= Thomas Kavanagh (Irish criminal) =

Irish criminal

Thomas "Bomber" Kavanagh is an Irish criminal and a senior member of the Kinahan Organised Crime Group founded by Christy Kinahan.

He was one of the first targets of the Criminal Assets Bureau (CAB) when it was established and is currently in jail serving a 21-year sentence.

==Byrne organised crime==
He is a member of the Byrne organised crime group, a branch of the Kinahan crime organisation. Originally led by Christy Kinahan, it was then led by Freddie Thompson, then by Kavanagh's brother-in-law Liam Byrne. He also has influence with the Dubai-based leadership of organisation.

In 1990 he was found guilty of a firearms offence that led to a seven-year term in an Irish prison.

In July 1999 CAB secured an order against Kavanagh for IR £106,000 for unpaid taxes on income the bureau said was derived from criminal activity.
His house on Knocknarea Avenue, Drimnagh was seized.

In October 2000 he was one of a group of people who assaulted a witness in the Four Courts who had testified against Liam Byrne.

In 2016 he attended the funeral of his brother-in-law David Byrne who had been shot dead as part of the Hutch-Kinahan feud.

==Move to UK==
He moved to the UK after 2000 and settled in Tamworth. Christy Kinahan had previously settled in this town when he first left Ireland.

He has his own gang based in Birmingham.

===Car dealership===
Like his brother-in-law, he runs a luxury car dealership in the UK.

Gardaí believe that the dealership is a front for laundering drug money and that cars have been exchanged between criminal-owned companies as payment for drugs. It also allows a group of criminals in England and Ireland to have access to luxury cars which they do not own and cannot be seized from them.

==Convictions in UK==
In 2017 he was given a sixteen-month suspended sentence for failing to declare taxable income and supplying false payslips to secure a mortgage.

In September 2019 he was jailed at Stoke-on-Trent Crown Court for three years for possessing a 10,000-volt stun gun disguised as a torch along with other weaponry found in his house. During the trial it emerged that an Osman warning had been issued to him in early 2018.

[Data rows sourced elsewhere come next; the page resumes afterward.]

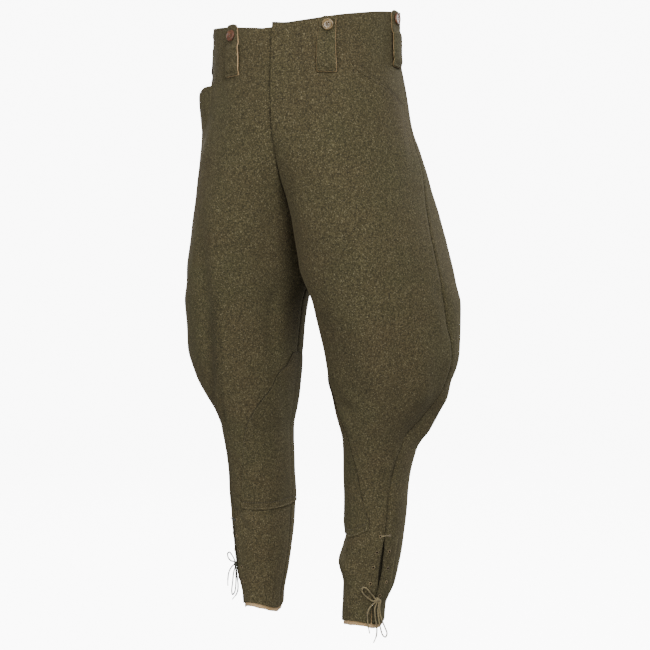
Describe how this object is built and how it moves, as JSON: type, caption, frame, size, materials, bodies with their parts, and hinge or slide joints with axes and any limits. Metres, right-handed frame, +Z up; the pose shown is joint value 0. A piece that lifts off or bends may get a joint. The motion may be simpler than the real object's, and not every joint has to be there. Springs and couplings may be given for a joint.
{
  "type": "riding breeches",
  "caption": "Thick wool riding breeches, wide at the thigh and close at the calf, with buttoned belt tabs, a lapped fly, knee patches and laced calf slits, held open as worn.",
  "frame": {"origin": "the middle of the waist ring, where the wearer holds the breeches up", "axes": "+Z up, the front faces -Y, the wearer's left is +X"},
  "size_m": [0.4508, 0.2542, 0.9637],
  "materials": {
    "wool": "dark olive brown heathered wool twill, matt with a short nap",
    "backing": "pale tan cotton, plain weave",
    "horn": "tan horn, satin, slightly streaked",
    "lace_left": "olive khaki flat braided lace",
    "lace_right": "dark grey green braided lace"
  },
  "bodies": {
    "root": {"front_left": "wool", "front_right": "wool", "back_left": "wool", "back_right": "wool", "knee_patch_left": "wool", "knee_patch_right": "wool", "fly_underlap": "wool", "pocket_facing_left": "wool", "pocket_facing_right": "wool", "slit_underlap_left": "wool", "slit_underlap_right": "wool", "belt_loop_front_left": "wool", "loop_backing_front_left": "backing", "button_front_left": "horn", "belt_loop_front_right": "wool", "loop_backing_front_right": "backing", "button_front_right": "horn", "belt_loop_side_left": "wool", "loop_backing_side_left": "backing", "button_side_left": "horn", "belt_loop_side_right": "wool", "loop_backing_side_right": "backing", "button_side_right": "horn", "belt_loop_back_left": "wool", "loop_backing_back_left": "backing", "button_back_left": "horn", "belt_loop_back_right": "wool", "loop_backing_back_right": "backing", "button_back_right": "horn", "hem_facing_left": "backing", "lace_bar_left": "lace_left", "lace_bow_front_left": "lace_left", "lace_bow_back_left": "lace_left", "lace_end_front_left": "lace_left", "lace_end_back_left": "lace_left", "lace_knot_left": "lace_left", "hem_facing_right": "backing", "lace_bar_right": "lace_right", "lace_bow_front_right": "lace_right", "lace_bow_back_right": "lace_right", "lace_end_front_right": "lace_right", "lace_end_back_right": "lace_right", "lace_knot_right": "lace_right"}
  },
  "joints": []
}
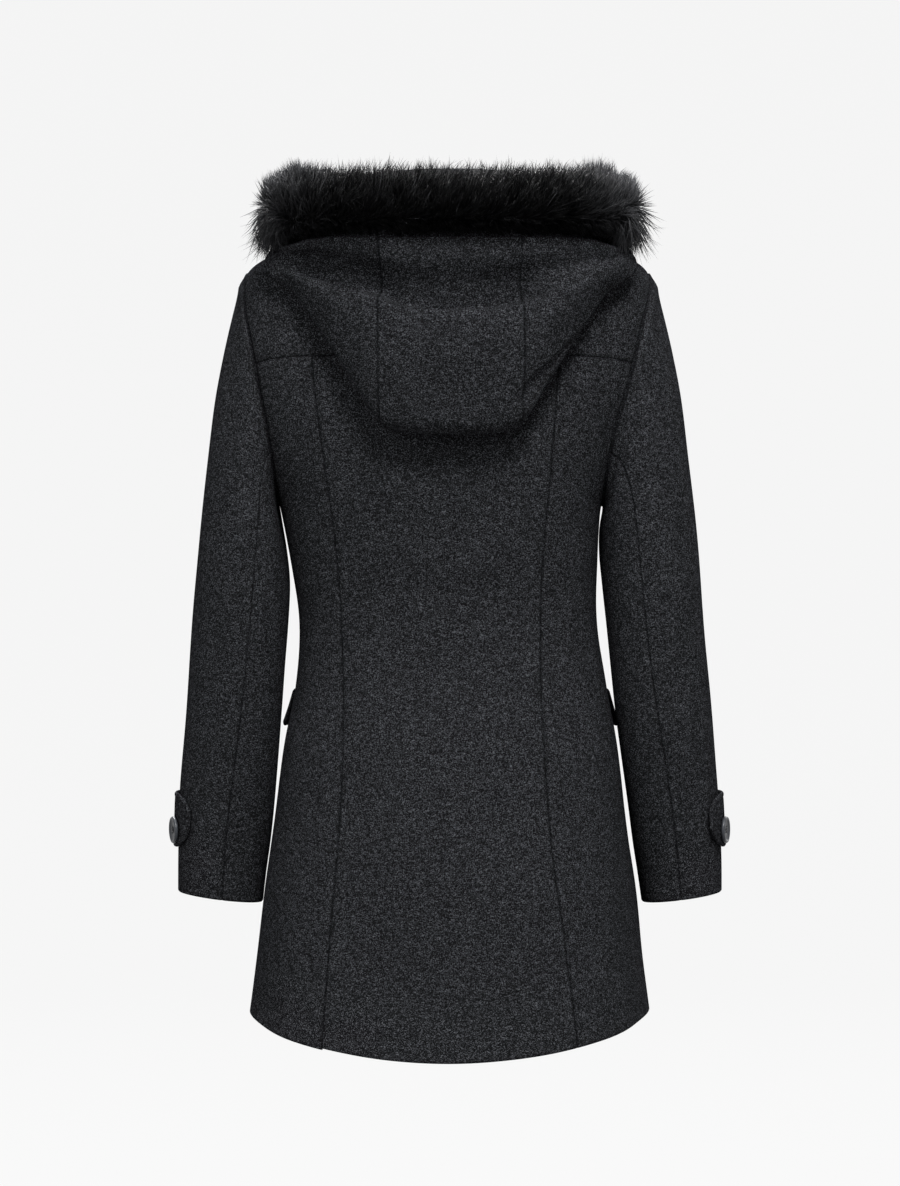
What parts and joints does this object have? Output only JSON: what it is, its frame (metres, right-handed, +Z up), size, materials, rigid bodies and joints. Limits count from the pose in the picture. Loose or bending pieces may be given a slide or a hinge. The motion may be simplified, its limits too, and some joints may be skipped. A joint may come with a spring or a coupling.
{
  "type": "duffle coat",
  "caption": "Fitted hooded wool duffle coat in its worn, hollow shape, hood down with a thick fur edge, two-piece sleeves with buttoned cuff tabs, and a toggle front.",
  "frame": {"origin": "middle of the neck at the level of the shoulders, where the wearer holds the coat up", "axes": "+Z up, -Y towards the front of the coat, +X towards the wearer's left side"},
  "size_m": [0.5647, 0.338, 0.8701],
  "materials": {
    "wool_coating": "melange wool coating, brushed, matt",
    "faux_fur": "long soft pile",
    "button_plastic": "satin",
    "toggle_horn": "satin, faintly streaked like horn",
    "cord": "braided cord",
    "patch_leather": "smooth, semi-matt"
  },
  "bodies": {
    "root": {"yoke": "wool_coating", "back_centre": "wool_coating", "back_side_left": "wool_coating", "back_side_right": "wool_coating", "front_left": "wool_coating", "front_right": "wool_coating", "top_sleeve_left": "wool_coating", "top_sleeve_right": "wool_coating", "under_sleeve_left": "wool_coating", "under_sleeve_right": "wool_coating", "pocket_flap_left": "wool_coating", "pocket_flap_right": "wool_coating", "cuff_tab_left": "wool_coating", "cuff_tab_right": "wool_coating", "hood_centre": "wool_coating", "hood_side_left": "wool_coating", "hood_side_right": "wool_coating", "fur_edge": "faux_fur", "cuff_button_left": "button_plastic", "cuff_button_right": "button_plastic", "toggle_1": "toggle_horn", "toggle_2": "toggle_horn", "toggle_3": "toggle_horn", "toggle_4": "toggle_horn", "loop_1": "cord", "loop_2": "cord", "loop_3": "cord", "loop_4": "cord", "loop_patch_1": "patch_leather", "loop_patch_2": "patch_leather", "loop_patch_3": "patch_leather", "loop_patch_4": "patch_leather", "toggle_patch_1": "patch_leather", "toggle_patch_2": "patch_leather", "toggle_patch_3": "patch_leather", "toggle_patch_4": "patch_leather"}
  },
  "joints": []
}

On 12 January 2019 Kavanagh was arrested at Birmingham airport as he returned from a holiday in Mexico. In July 2020 Thomas Kavanagh, along with Gary Vickery and Daniel Canning pleaded guilty to drugs and money-laundering offences at Ipswich Crown Court.

In March 2022 the court sentenced Kavanagh, Vickery and Canning to jail for 21 years, 20 years and 19 years six months respectively. The judge said that all three of the men had played a leading role in the criminal organisation. He also said that they could be released on licence, by which time Kavanagh will be 65.

The deputy director of the National Crime Agency said that they had dismantled the Kinahan operation in the UK and that the proceeds of crime investigation into the assets and financing of the gang continued.

==Criminal Assets Bureau==
In March 2022 it was revealed that the Criminal Assets Bureau was pursuing a case against Kavanagh, as well as Jim Mansfield Jnr and Daniel Kinahan. The case has been pursued for over a year in secret, with Mansfield as the main target, with Kavanagh and Kinahan, among others, as respondents.

==Firearms charges in UK==
In August 2023 Kavanagh and two other men were charged with firearms offences in the UK. They appeared in Westminster Magistrates court and were remanded to appear at the Old Bailey on 5 September 2023. On September 18, 2023, he admitted that he had plotted to fool the National Crime Agency by claiming to have intelligence about an arms cache in the hope he would get a reduced sentence. He gathered and hid a cache of firearms and told the agency through his solicitor of the location in County Down. The firearms were retrieved by police but the plot to trick the NCA was revealed by EncroChat messages.

In October 2024 he was sentenced to six years in prison to be served concurrently with his twenty-one year sentence after pleading guilty. His brother-in-law was sentenced to five years to be served concurrently with a twenty-one year sentence.

==NCA investigation into assets==
The National Crime Agency concluded that Kavanagh had made £12.2 million in criminal profits with over £1.1 million recoverable. The assets include a 50% share in what the NCA called a "fortified family mansion" in Tamworth. Money from sale of other properties in Spain and the UK, along with £150,000 of expensive items seized when Kavanaghs' house was raided were also found to be part of his assets. Kavanagh was told he had three months to pay the £1.1 million or he would face another 12 years in jail.